Basu, D., 1955. On statistics independent of a complete sufficient statistic. Sankhyā, 15, 377-380.

Campos, J. N. R. Ericsson, and D. F. Hendry, 2005.  General-to-specific modelling: An overview and selected bibliography. International Finance Discussion Papers No. 838, Federal Reserve Board, Washington, D.C..

Giles, D. E. A.  and P. Hampton, 1985. An Engel curve analysis of household expenditure in New Zealand. Economic Record, 61, 450-462.

Mizon, G. E., 1977. Model selection procedures. In M. J. Artis and A. R. Nobay (eds.), Studies in Modern Economic Analysis. Blackwell, Oxford, 97-120.

Sargan, J. D., 1975. A suggested technique for computing approximations to Wald criteria with applications to dynamic specifications. Discussion Paper, LSE Econometrics Program.

Seber, G. A. F., 1964, Linear hypotheses and induced tests. Biometrika, 51, 41-47.

© 2014, David E. Giles


  1. I think there must be a typo in paragraph 10:

    "If we can't reject H0, we would keep xK in our model."
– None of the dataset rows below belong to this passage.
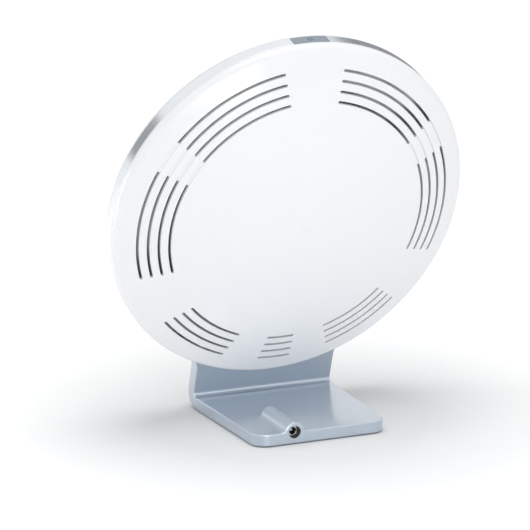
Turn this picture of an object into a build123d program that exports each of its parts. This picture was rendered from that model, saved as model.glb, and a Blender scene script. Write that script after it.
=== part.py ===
from build123d import *
import math
import os

# Round daylight lamp on a fixed foot. Millimetres.
# Row frame: +Z up, -Y the side the light shines to, +X right when seen from the front.
# The origin is on the floor, below the middle of the whole lamp's box.
# Head frame: origin in the middle of the rear rim plane, x right, y up the disc, z to the front.

# ---------------------------------------------------------------- head: outside
HEAD_RADIUS = 150.0          # silver band and rear cover
HEAD_CLEARANCE = 19.8        # lowest point of the rear rim above the foot
LEAN = 18.1                  # degrees that the head and upright lean back

COVER_WALL = 2.5
COVER_SIDE = 5.0             # straight side of the cover, behind the rim plane
COVER_SWELL = 30.0           # how far the back swells behind that
COVER_ROLL = 6.0             # rolled edge where the swell meets the rim
LIP_WALL = 1.4               # locating lip inside the band
LIP_HEIGHT = 1.6

SLOT_INSET = 18.0            # outermost slots, in from the head's radius
SLOT_PITCH = 8.0
SLOT_ROWS = 4
SLOT_WIDTH = 2.2
UPPER_SLOTS = (11.2, 53.8)   # degrees from the top
SIDE_SLOTS = (66.7, 108.8)
LOWER_SLOTS = (131.3, 159.5)
FOOT_SLOTS = (174.4, 185.6)
GROOVE_DEPTH = 0.35

SEAM = 0.2                   # parting gap between the shells
BAND_WIDTH = 10.0            # silver band, along the head's axis
BAND_WALL = 2.4
BAND_EDGE = 0.3
FLANGE_REACH = 12.6          # inwards from the band's inside
FLANGE_BACK = 3.0            # flange's rear face, in front of the rim plane
FLANGE_THICK = 2.0

DIFFUSER_THICK = 2.5
DIFFUSER_RISE = 4.2          # front face in front of the band
DIFFUSER_EDGE = 3.0          # rounded front edge
DIFFUSER_INSET = 0.3         # how much smaller than the band
SPIGOT_DEPTH = 2.7           # skirt that goes into the band
SPIGOT_WALL = 2.9
DIFFUSER_LIP = 3.0           # width of the lip that presses on the film

# ---------------------------------------------------------------- head: inside
PLATE_THICK = 1.5            # aluminium back plate
PLATE_RIM = 1.5
PLATE_INSET = 4.1            # between the band's inside and the plate
REFLECTOR_THICK = 0.4
GUIDE_THICK = 3.0
GUIDE_GAP = 0.6              # between the diodes and the light guide's edge
FILM_THICK = 0.4
FILM_INSET = 0.4
STRIP_THICK = 0.4
STRIP_HEIGHT = 3.4
STRIP_LIFT = 0.1             # above the back plate
STRIP_MARGIN = 5.0           # strip's ends, beside the switch board's posts
LED_COUNT = 72
LED_SIZE = 2.8
LED_THICK = 1.0

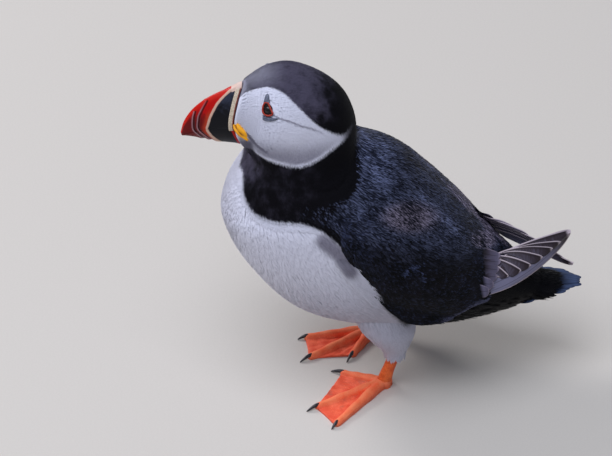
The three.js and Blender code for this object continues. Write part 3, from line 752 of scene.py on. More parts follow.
lit = lit * (attribute(wire, "back") + attribute(wire, "brown") * 0.4) * 1.3
painted_light = attribute(wire, "brown").mix(BACK_SHEEN_BLUE, BACK_SHEEN_BROWN)
deep = attribute(wire, "back").mix(BACK_BLACK, BACK_NAVY)
dressed = attribute(wire, "pale").mix((lit * 0.7).mix(deep, painted_light), WHITE)
feed(shader, Base_Color=dressed, Roughness=0.55 - streak * 0.2)
grow("back_coat", back_down, back_plumes)

# ---------------------------------------------------------------------------------------------
# Wings: each a folded blade on the flank, from the wrist under the breast feathers to the long
# primaries. A thin dark bed carries rows of small coverts, and the secondaries show below them.
# ---------------------------------------------------------------------------------------------
# Rails of the left wing, shoulder to tip: the upper one lies along the back, the lower one is the
# leading edge. The left wing tip crosses over the right one.
FRONT_UPPER = ((31, -20, 118), (30, -6, 118), (27.5, 8, 114.5), (24, 22, 106.5), (19, 37, 96))
FRONT_LOWER = ((45, -19, 105), (47, -8, 86.5), (46.5, 5, 67.5), (43, 19, 54.5), (36, 37, 51.8))
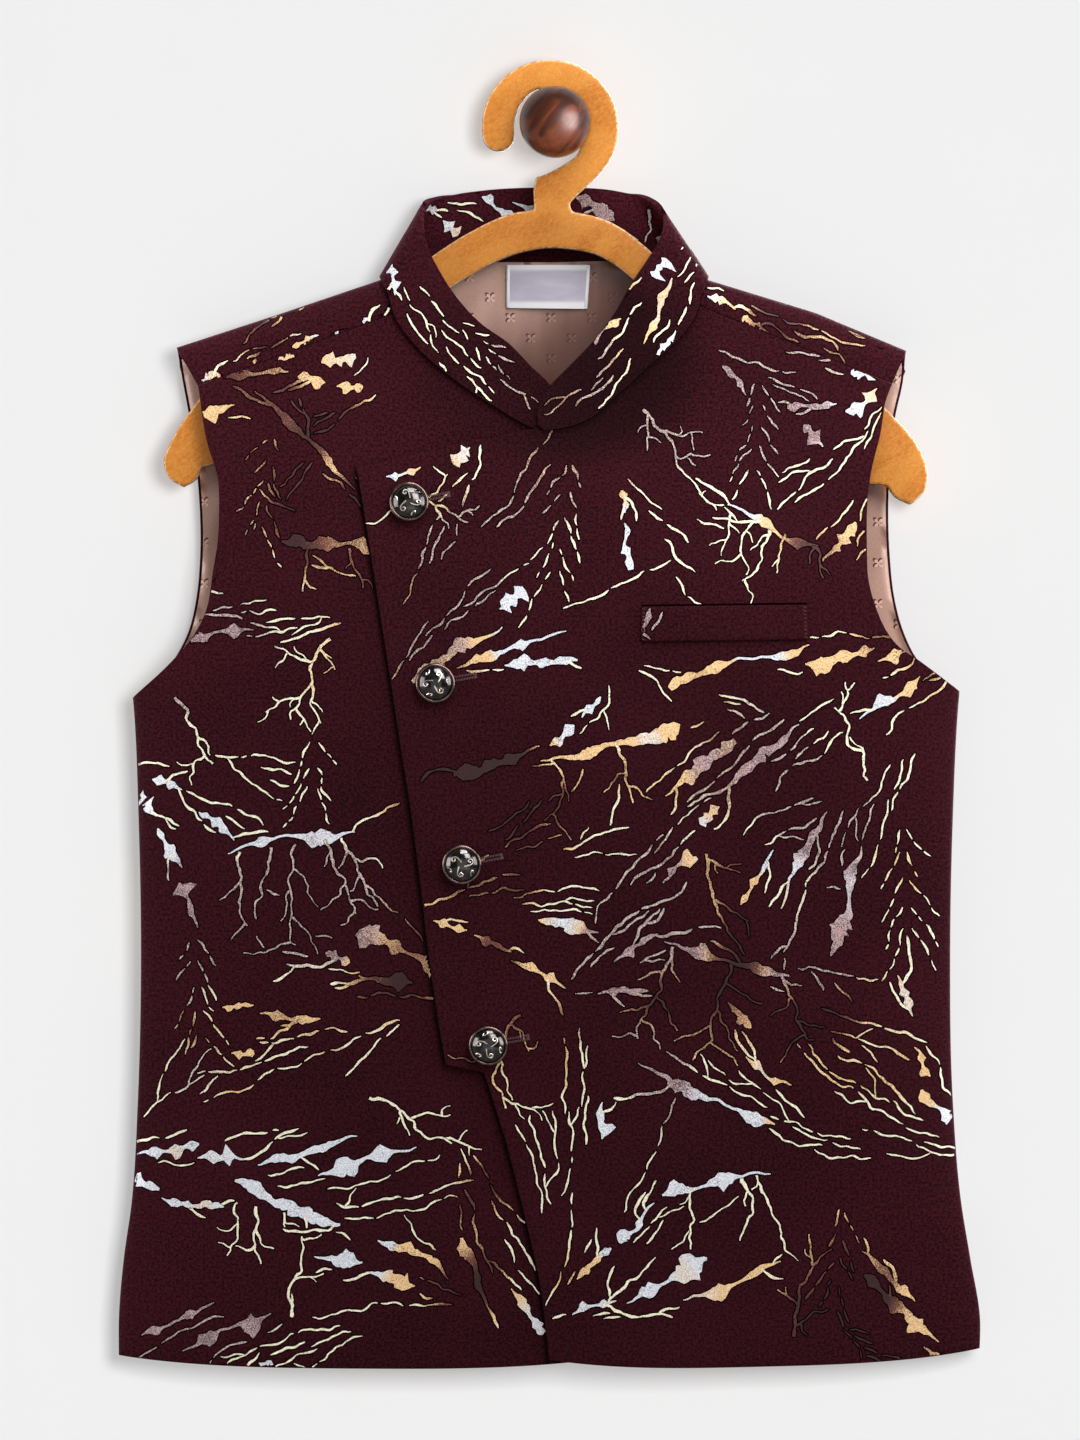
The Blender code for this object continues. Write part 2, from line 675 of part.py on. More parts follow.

    Should be the opposite, I suppose (if we *can* reject H0, we keep xK).

    Great post, as usual!


    1. Owen - thanks for spotting this - now fixed.
      Best, Dave

  2. Nice post! I have only one question: is it safe to say that the series is stationary when one of the root is 0.99? This does not add anything to the topic of the post but I' probably have fitted an ARIMA model.

    1. Yes, its'still stationary. I agree that an ARIMA model would be appropriate, but that's not the point of the post, as you obviously realize.

  3. Very useful post. Two questions: 1. Does this apply to bounds test for cointegration? 2. How would you do this when you have p lags of variable x1 and q lags of variable x2?

    1. Yes, it would apply there is successive t-tests were used. Usually, though, in that context, all possible combinations of the lags on the variables are considered, and then the specification is chosen on the basis of minimum SIC or AIC.